Highlighting the new red meat export strategy, he said: "There needs to be a coherent approach across government to bolster UK farming’s productivity and ensure that red meat is at the heart of any future export growth plans.
"We have a fantastic story to tell and, product to producer, the government just need to help us tell it."
International trade concerns
BMPA Chief Executive Nick Allen also expressed concerns on international trade as well as the effects of the pandemic and labour shortages.
He noted: "Sustainability, resilience, efficiency and supportive consumers are major strengths for our industry."
Embracing new technology
As consumer interest in climate change continues to grow, Mr Findlay called upon delegates to embrace new technology on their net zero journeys.
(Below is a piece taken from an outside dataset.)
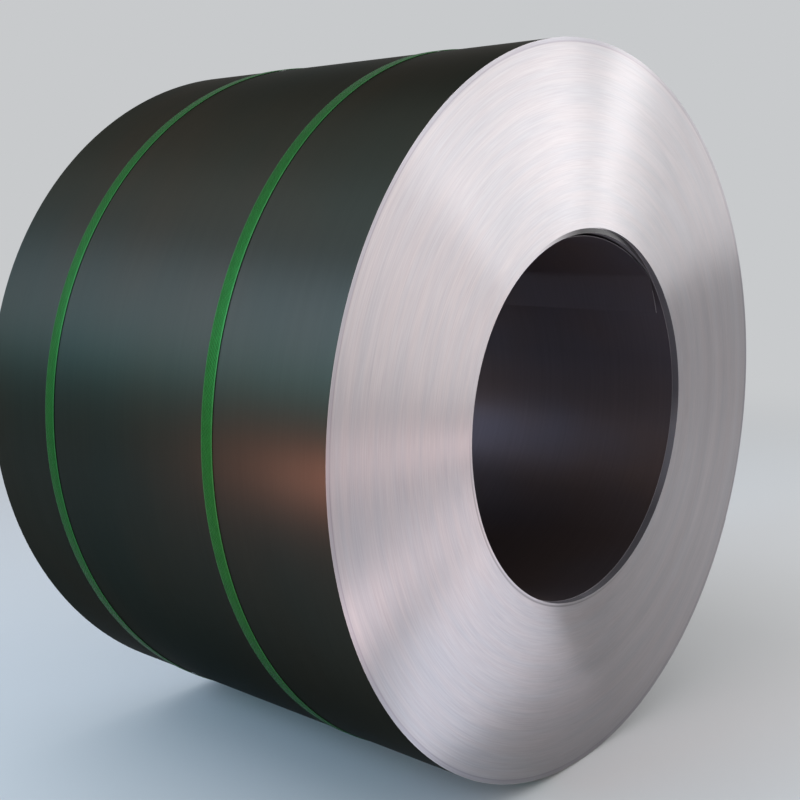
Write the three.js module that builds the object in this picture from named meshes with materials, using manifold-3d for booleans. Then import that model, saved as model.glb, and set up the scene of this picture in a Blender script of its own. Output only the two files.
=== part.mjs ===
import * as THREE from "three";
import { mergeVertices } from "three/addons/utils/BufferGeometryUtils.js";
import Module from "manifold-3d";

// A coil of slit steel strip lying on its side, held closed by two polyester straps.
//
// Sizes are in millimetres. The coil's axis runs along +Y, its front end faces -Y and +Z is up.
// The origin is on the floor, under the middle of the coil. Angles are in degrees from the top
// of the coil and grow clockwise, as seen from the front end.

// Strip and pack
const boreDiameter = 508; // inside the innermost turn
const outerDiameter = 992; // over the outer end of the strip
const stripWidth = 650;
const stripThickness = 1;

// Ends of the pack: the turns lie in groups, each slid a little along the axis
const groupTurns = 26; // turns that lie flush with each other
const groupDrift = 1.4; // most that a group lies behind the proudest one
const driftStep = 2.4; // radians of drift from one group to the next
const proudGroup = 4; // this group, counted from the bore, marks the end of the pack
const outerTurns = 5; // the last turns wound on
const outerSetback = 1.1; // how far they lie behind the end of the pack

// The strip's inner end: the innermost turn has slid out towards the rear, the second turn leads
// back to the pack, and the innermost turn is sprung off it near the end of the strip
const innerSetback = 12;
const returnSpan = 0.8; // share of the second turn over which it comes back to the pack's end
const tipAngle = 57; // inner end of the strip
const kinkAngle = 43.5; // bend left by the mandrel's gripper
const kinkDepth = 17; // gap between the tip and the second turn
const springFrom = -62; // the turn leaves the second one here and comes back to it at the kink
const springGap = 10.3; // widest gap between the sprung stretch and the second turn
const touchGap = 0.5; // gap left where the sprung stretch comes back
const innerFacets = 90;

// Outer end of the strip, and the facets of every round face
const facets = 96;
const tailFacets = 16; // facets from the strip's outer end down to the one that the coil lies on

// Straps
const strapWidth = 19;
const strapThickness = 1;
const strapGap = 0.3; // clearance between a strap and the coil
const bridgeFacets = 3; // facets over which a strap climbs onto the strip's outer end
const lapLength = 95; // welded overlap of a strap's two ends
const lapRamp = 12; // the upper end comes down to the coil over this length
const lapFacets = 8;
const frontStrapPlace = 190; // from the coil's front end to the middle of the strap, at the axis
const frontStrapLean = 2.7; // how much nearer the front end it is at the top than at the axis
const rearStrapPlace = 508;
const rearStrapLean = 17.7;
const straps = [
  { name: "strap_front", place: frontStrapPlace, lean: frontStrapLean, lapAngle: 36 },
  { name: "strap_rear", place: rearStrapPlace, lean: rearStrapLean, lapAngle: 41 },
];

// Neighbouring bodies reach this far into each other before they are joined or cut
const bite = 0.4;
const cutMargin = 20;

const outerRadius = outerDiameter / 2;
const secondRadius = boreDiameter / 2 + stripThickness; // inside the second turn, where it starts
const wallRadius = secondRadius + stripThickness; // inside the third turn, where the pack starts
const facetAngle = 360 / facets;
const tailAngle = 180 - (tailFacets + 0.5) * facetAngle;
const overallLength = stripWidth + innerSetback;

const wasm = await Module();
wasm.setup();

function polar(angle, radius) {
  const turned = THREE.MathUtils.degToRad(angle);
  return new THREE.Vector2(radius * Math.sin(turned), radius * Math.cos(turned));
}

// Share of a full turn, from 0 to 1, that lies clockwise of the strip's outer end.
function pastTail(angle) {
  return THREE.MathUtils.euclideanModulo(angle - tailAngle, 360) / 360;
}

// Extrudes an outline drawn in the plane of the coil's end, from one depth behind it to another.
function extrudeAlongAxis(shape, fromDepth, length) {
  const geometry = new THREE.ExtrudeGeometry(shape, { depth: length, bevelEnabled: false });
  return geometry.rotateX(Math.PI / 2).translate(0, fromDepth + length, 0);
}

function toSolid(geometry) {
  const bare = geometry.clone().deleteAttribute("normal").deleteAttribute("uv");
  const merged = mergeVertices(bare, 1e-4);
  const solid = new wasm.Mesh({
    numProp: 3,
    vertProperties: new Float32Array(merged.attributes.position.array),
    triVerts: new Uint32Array(merged.index.array),
  });
  return new wasm.Manifold(solid);
}

function toGeometry(solid) {
  const mesh = solid.getMesh();
  const geometry = new THREE.BufferGeometry();
  geometry.setAttribute("position", new THREE.BufferAttribute(mesh.vertProperties, 3));
  geometry.setIndex(new THREE.BufferAttribute(mesh.triVerts, 1));
  geometry.computeVertexNormals();
  return geometry;
}

// Closed outline between two curves round the axis, from one angle to another.
function bandShape(innerAt, outerAt, fromAngle, toAngle, steps) {
  const outline = [];
  for (let i = 0; i <= steps; i += 1) {
    const angle = fromAngle + ((toAngle - fromAngle) * i) / steps;
    outline.push(polar(angle, outerAt(angle)));
  }
  for (let i = steps; i >= 0; i -= 1) {
    const angle = fromAngle + ((toAngle - fromAngle) * i) / steps;
    outline.push(polar(angle, innerAt(angle)));
  }
  return new THREE.Shape(outline);
}

// Radii between the groups of turns, from the bore outwards.
function groupEdges() {
  const lastEdge = outerRadius - outerTurns * stripThickness;
  const edges = [];
  const groupWidth = groupTurns * stripThickness;
  for (let edge = secondRadius + groupWidth; edge < lastEdge; edge += groupWidth) {
    edges.push(edge);
  }
  return [...edges, lastEdge];
}

function groupSetback(group) {
  return (groupDrift * (1 - Math.cos((group - proudGroup) * driftStep))) / 2;
}

// The pack's section. The strip has one width, so a turn that lies back at the front end
// stands out by as much at the rear.
function packProfile() {
  const corners = [];
  let inner = wallRadius - cutMargin;
  groupEdges().forEach((edge, group) => {
    corners.push(new THREE.Vector2(inner, groupSetback(group)));
    corners.push(new THREE.Vector2(edge, groupSetback(group)));
    inner = edge;
  });
  corners.push(new THREE.Vector2(inner, outerSetback));
  corners.push(new THREE.Vector2(outerRadius + cutMargin, outerSetback));
  const rearCorners = corners.map((corner) => new THREE.Vector2(corner.x, corner.y + stripWidth));
  return [...corners, ...rearCorners.reverse(), corners[0].clone()];
}

// Outline of the pack as wound: both its edges are spirals that gain one strip thickness a turn,
// with a step at the strip's outer end.
function packShape() {
  const outer = [];
  for (let i = 0; i <= facets; i += 1) {
    outer.push(polar(tailAngle + i * facetAngle, outerRadius - (stripThickness * i) / facets));
  }
  const inner = [];
  for (let i = 0; i < facets; i += 1) {
    inner.push(polar(tipAngle - i * facetAngle, wallRadius + (stripThickness * i) / facets));
  }
  const shape = new THREE.Shape(outer);
  shape.holes.push(new THREE.Path(inner));
  return shape;
}

// Gap between the innermost turn and the second one; below zero, they lie on each other.
function innerGap(angle) {
  if (angle > kinkAngle) {
    return touchGap + ((kinkDepth - touchGap) * (angle - kinkAngle)) / (tipAngle - kinkAngle);
  }
  if (angle <= springFrom) {
    return -bite;
  }
  const share = (angle - springFrom) / (kinkAngle - springFrom);
  const bow = 6.75 * share ** 2 * (1 - share); // 1 at its widest, bent as a strip held at one end
  return THREE.MathUtils.lerp(-bite, touchGap, share) + springGap * bow;
}

// A length of strip through sections round the axis, each with its angle, its inner and outer
// radius and the place of its front edge.
function sweptStrip(sections) {
  const positions = [];
  for (const { angle, inner, outer, front } of sections) {
    const low = polar(angle, inner);
    const high = polar(angle, outer);
    positions.push(low.x, front, low.y, high.x, front, high.y);
    positions.push(high.x, front + stripWidth, high.y, low.x, front + stripWidth, low.y);
  }
  const last = 4 * (sections.length - 1);
  const index = [0, 2, 1, 0, 3, 2, last, last + 1, last + 2, last, last + 2, last + 3];
  for (let start = 0; start < last; start += 4) {
    for (let corner = 0; corner < 4; corner += 1) {
      const a = start + corner;
      const b = start + ((corner + 1) % 4);
      index.push(a, b, a + 4, b, b + 4, a + 4);
    }
  }
  const geometry = new THREE.BufferGeometry();
  geometry.setAttribute("position", new THREE.Float32BufferAttribute(positions, 3));
  return toSolid(geometry.setIndex(index));
}

// The innermost turn and the second one, wound counter-clockwise from the strip's inner end.
function innerTurns() {
  const innermost = [];
  const second = [];
  for (let i = 0; i <= innerFacets; i += 1) {
    const share = i / innerFacets;
    const angle = tipAngle - 360 * share;
    const between = secondRadius + stripThickness * share;
    const outer = between - innerGap(angle);
    const inner = Math.min(outer, between) - stripThickness;
    innermost.push({ angle, inner, outer, front: innerSetback });
    const back = THREE.MathUtils.smoothstep(share, 0, returnSpan);
    const front = THREE.MathUtils.lerp(innerSetback, groupSetback(0), back);
    second.push({ angle, inner: between, outer: between + stripThickness + bite, front });
  }
  return sweptStrip(innermost).add(sweptStrip(second));
}

function buildCoil() {
  const phiStart = THREE.MathUtils.degToRad(tailAngle);
  const banded = toSolid(new THREE.LatheGeometry(packProfile(), facets, phiStart));
  const wound = toSolid(extrudeAlongAxis(packShape(), -cutMargin, stripWidth + 2 * cutMargin));
  return toGeometry(banded.intersect(wound).add(innerTurns()));
}

// Inner face of a strap: it follows the coil and climbs smoothly onto the strip's outer end.
function strapInside(angle) {
  const toTail = ((1 - pastTail(angle)) * 360) / facetAngle;
  const climb = Math.max(0, 1 - toTail / bridgeFacets);
  return outerRadius + strapGap - stripThickness * (pastTail(angle) - climb);
}

function strapOutside(angle) {
  return strapInside(angle) + strapThickness;
}

function strapRing() {
  const outer = [];
  const inner = [];
  for (let i = 0; i < facets; i += 1) {
    const angle = tailAngle + i * facetAngle;
    outer.push(polar(angle, strapOutside(angle)));
    inner.unshift(polar(angle, strapInside(angle)));
  }
  const shape = new THREE.Shape(outer);
  shape.holes.push(new THREE.Path(inner));
  return toSolid(extrudeAlongAxis(shape, -strapWidth / 2, strapWidth));
}

// The strap's upper end, welded down over its lower end.
function strapLap(lapAngle) {
  const lapSpan = THREE.MathUtils.radToDeg(lapLength / outerRadius);
  const rampSpan = THREE.MathUtils.radToDeg(lapRamp / outerRadius);
  const lapEnd = lapAngle + lapSpan;
  const rise = (angle) => strapThickness * Math.min(1, (lapEnd - angle) / rampSpan);
  const lapShape = bandShape(
    (angle) => strapOutside(angle) - 2 * bite,
    (angle) => strapOutside(angle) + rise(angle),
    lapAngle,
    lapEnd,
    lapFacets,
  );
  return toSolid(extrudeAlongAxis(lapShape, -strapWidth / 2, strapWidth));
}

// A strap pulled on a little askew: its plane leans towards the front end at the top.
function buildStrap({ place, lean, lapAngle }) {
  const geometry = toGeometry(strapRing().add(strapLap(lapAngle)));
  const askew = new THREE.Matrix4().makeShear(0, 0, 0, 0, 0, -lean / outerRadius);
  return geometry.applyMatrix4(askew).translate(0, place, 0);
}

const steel = new THREE.MeshStandardMaterial({ color: "#8e9092", roughness: 0.38, metalness: 1 });
const polyester = new THREE.MeshStandardMaterial({ color: "#3f7d45", roughness: 0.45, metalness: 0 });

// The coil lies on the straps' flat facets under its axis.
const underside = strapOutside(180 - facetAngle / 2) * Math.cos(THREE.MathUtils.degToRad(facetAngle / 2));

const stripCoil = new THREE.Mesh(buildCoil(), steel);
stripCoil.name = "strip_coil";

const part = new THREE.Group();
part.position.set(0, -overallLength / 2, underside);
part.add(stripCoil);
for (const strap of straps) {
  const mesh = new THREE.Mesh(buildStrap(strap), polyester);
  mesh.name = strap.name;
  part.add(mesh);
}

export default part;
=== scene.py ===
import math
import random

import bpy
import numpy as np
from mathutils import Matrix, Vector


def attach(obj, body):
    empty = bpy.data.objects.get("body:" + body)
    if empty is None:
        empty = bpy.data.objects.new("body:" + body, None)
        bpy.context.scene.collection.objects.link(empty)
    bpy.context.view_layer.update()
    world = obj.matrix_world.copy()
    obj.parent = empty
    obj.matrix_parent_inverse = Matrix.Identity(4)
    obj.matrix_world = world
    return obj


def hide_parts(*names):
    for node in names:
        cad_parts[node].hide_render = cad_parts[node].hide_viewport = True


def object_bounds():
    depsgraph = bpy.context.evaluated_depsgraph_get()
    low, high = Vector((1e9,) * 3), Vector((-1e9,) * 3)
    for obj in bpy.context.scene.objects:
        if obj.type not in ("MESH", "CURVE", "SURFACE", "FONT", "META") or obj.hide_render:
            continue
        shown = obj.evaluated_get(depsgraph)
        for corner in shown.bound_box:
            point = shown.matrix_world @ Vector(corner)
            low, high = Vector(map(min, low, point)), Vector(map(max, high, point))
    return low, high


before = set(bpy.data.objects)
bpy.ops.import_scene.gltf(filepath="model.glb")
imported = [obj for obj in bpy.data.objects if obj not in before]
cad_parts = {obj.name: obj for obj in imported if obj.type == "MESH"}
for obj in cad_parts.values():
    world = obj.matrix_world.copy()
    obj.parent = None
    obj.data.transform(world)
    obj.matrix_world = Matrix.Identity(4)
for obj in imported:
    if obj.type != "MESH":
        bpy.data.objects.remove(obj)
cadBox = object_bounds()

# Slit coil of dark annealed steel strip on its side, held by two green polyester straps.
# Metres. The coil's axis runs along +Y and its front end faces -Y.
# Angles are degrees from the top, clockwise as seen from the front end.

coil = {
    "outerRadius": 0.496,       # over the outer end of the strip
    "wallRadius": 0.255,        # inside the second turn
    "stripWidth": 0.650,
    "stripThickness": 0.001,
    "tailAngle": 118.125,       # outer end of the strip
    "columns": 192,             # steps round the coil
    "lastTurnShort": 32,        # steps that the outermost turn lacks to be a whole one
    "groupTurns": 26,           # turns that lie flush with each other
    "groupDrift": 0.0014,       # most that a group lies behind the proudest one
    "driftStep": 2.4,           # radians of the drift's wave from one group to the next
    "proudGroup": 4,            # counted from 0 at the bore
    "outerTurns": 5,            # last turns wound on, which lie a little back
    "outerSetback": 0.0011,
    "stepSpan": 22.0,           # turns over which the strip moves from one group's place to the next
    "wander": 0.00002,          # sideways wander of the strip
    "wanderTurns": (1.3, 9.0),  # shortest and longest wave of the wander, in turns
    "wanderSeed": 7,
    "cornerLean": 22.0,         # degrees by which a cut edge with its rounded outer corner leans outwards
    "leanChange": 0.7,          # degrees by which that changes along the strip
    "leanTurns": (0.4, 7.0),    # shortest and longest wave of the change, in turns
    "leanSeed": 11,
}

strap = {
    "width": 0.019,
    "thickness": 0.001,
    "gap": 0.0003,              # between a strap and the coil
    "bridge": 11.25,            # degrees over which it climbs onto the strip's outer end
    "lapLength": 0.095,         # welded overlap of a strap's two ends
    "lapRamp": 0.012,
    "seam": 0.00003,            # left between the two ends
    "softEdge": 0.0003,         # bevel of its corners
    "wornEdge": 0.0015,         # how far in from the sides its outer face is rounded off
    "columns": 500,             # steps round it
    "places": {                 # lean: how much nearer the front its top lies than its middle
        "strapFront": {"node": "strap_front", "fromFront": 0.190, "lean": 0.0027, "lapAngle": 36.0},
        "strapRear": {"node": "strap_rear", "fromFront": 0.508, "lean": 0.0177, "lapAngle": 41.0},
    },
}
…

Mark Jelley highlighted the use of carbon calculators and noted his biggest learning from using one was "if something is costing you money, it is probably also costing you carbon."
He also noted the concerted effort to promote the positive climate story of Great British meat and dairy by both the NFU and AHDB.
Will Jackson of AHDB said that while promoting the industry we "need to be really focussed on what the consumer wants."
Using resources efficiently
Delegates also looked at the issue of high input costs, stressing the need to use resources efficiently.
This was reinforced by Phil Bicknell, Head of Business Development at CIEL, who explored how on farm activities can support productivity and reduce emissions but that greenhouse gas emissions from the UK industry are "roughly half the rate of the global average."
Uncertainty about the post-BPS future was identified as cause for concern with Mr Findlay noting he was "not clear whether our government actually wants us to continue producing climate-friendly, sustainable protein for our nation, with them currently looking to import more food and turn our land over to wild flowers, woodland and scrub."
Speaking during the Q&A, Neil Parish MP outlined his work as a "scrutineer" in parliament and stressed that having "good healthy meat in our diet is great for us all" and "we have great food" and a "great brand".